ProjectTo the primal subspace

Rules with abstractly-typed arguments may return incorrect answers when called with certain concrete types. A classic example is the matrix-matrix multiplication rule, a naive definition of which follows:

function rrule(::typeof(*), A::AbstractMatrix, B::AbstractMatrix)
    function times_pullback(ȳ)
        dA = ȳ * B'
        dB = A' * ȳ
        return NoTangent(), dA, dB
    end
    return A * B, times_pullback
end

When computing *(A, B), where A isa Diagonal and B isa Matrix, the output will be a Matrix. As a result, in the pullback will be a Matrix, and consequently dA for a A isa Diagonal will be a Matrix, which is wrong.
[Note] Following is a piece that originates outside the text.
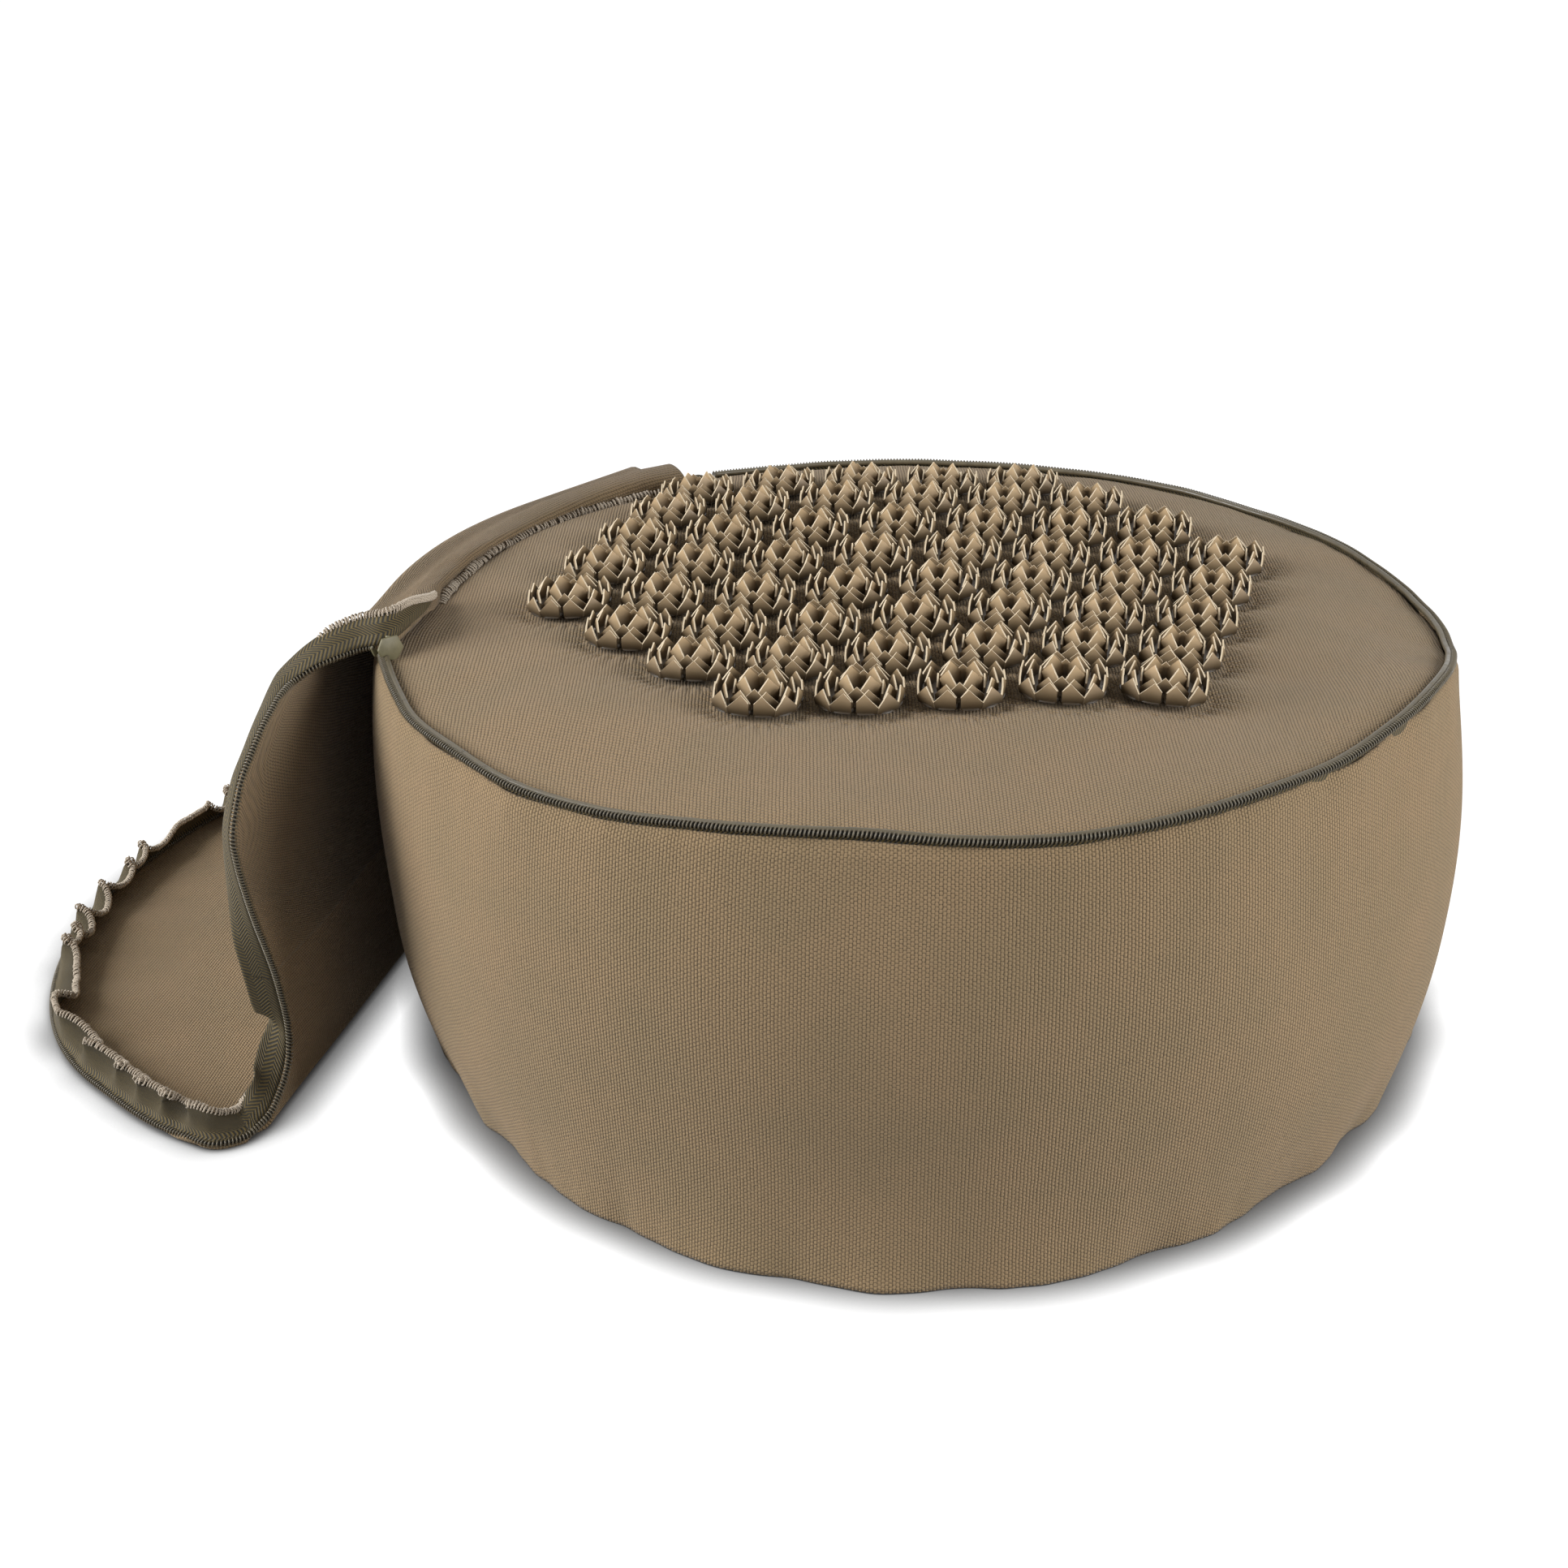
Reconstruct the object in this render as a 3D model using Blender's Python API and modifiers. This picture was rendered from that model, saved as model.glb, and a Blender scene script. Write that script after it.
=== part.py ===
"""Acupressure floor cushion: a round hull-filled cushion with a zip-off lid.

The cushion stands on z = 0 with its axis on +Z. The camera side is -Y and the lid hangs on the -X side.
The lid is unzipped, folded over the rim, hung down the side and laid on the floor. All sizes are in metres.
Azimuths are in degrees from +X, counter-clockwise seen from above.
"""

import math

import bmesh
import bpy
import numpy as np
from mathutils import Matrix, Vector

# Cushion body
RIM_RADIUS = 0.202  # the zip's centre line
RIM_HEIGHT = 0.168
FABRIC = 0.0016  # one layer of the cover
SIDE_SWELL = 0.0079  # how far the filled side stands out past a straight one
SIDE_SWELL_BIAS = 1.15  # above 1 lifts the fullest height
BASE_INSET = 0.0015  # the bottom edge inside the zip's centre line
BASE_LOBE = 0.0085  # the bottom edge wanders in and out by this much
BASE_LOBES = 3
BASE_LOBE_AZIMUTH = 262.0
BASE_LOBE_HEIGHT = 0.060
FABRIC_GAP = 0.0004  # between two layers that lie on each other
BAND_BELOW_COIL = 0.0033  # from the coil's underside down to the side band's top edge
BAND_BEHIND_TAPE = 0.0005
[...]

Not only is it the wrong type, but it can contain non-zeros off the diagonal, which is not possible, it is outside of the subspace. While a specialised rules can indeed be written for the Diagonal case, there are many other types and we don't want to be forced to write a rule for each of them. Instead, project_A = ProjectTo(A) can be used (outside the pullback) to extract an object that knows how to project onto the type of A (e.g. also knows the size of the array). This object can be called with a tangent ȳ * B', by doing project_A(ȳ * B'), to project it on the tangent space of A. The correct rule then looks like

function rrule(::typeof(*), A::AbstractMatrix, B::AbstractMatrix)
    project_A = ProjectTo(A)
    project_B = ProjectTo(B)
    function times_pullback(ȳ)
        dA = ȳ * B'
        dB = A' * ȳ
        return NoTangent(), project_A(dA), project_B(dB)
    end
    return A * B, times_pullback
end
It is often good to `@thunk` your projections

The above example is potentially a good place for using a @thunk. This is not required, but can in some cases be more computationally efficient, see Use Thunks appropriately. When combining thunks and projections, @thunk() must be the outermost call.

A more optimized implementation of the matrix-matrix multiplication example would have

times_pullback(ȳ) = NoTangent(), @thunk(project_A(ȳ * B')), @thunk(project_B(A' * ȳ))

within the rrule. This defers both the evaluation of the product rule and the projection until(/if) the tangent gets used.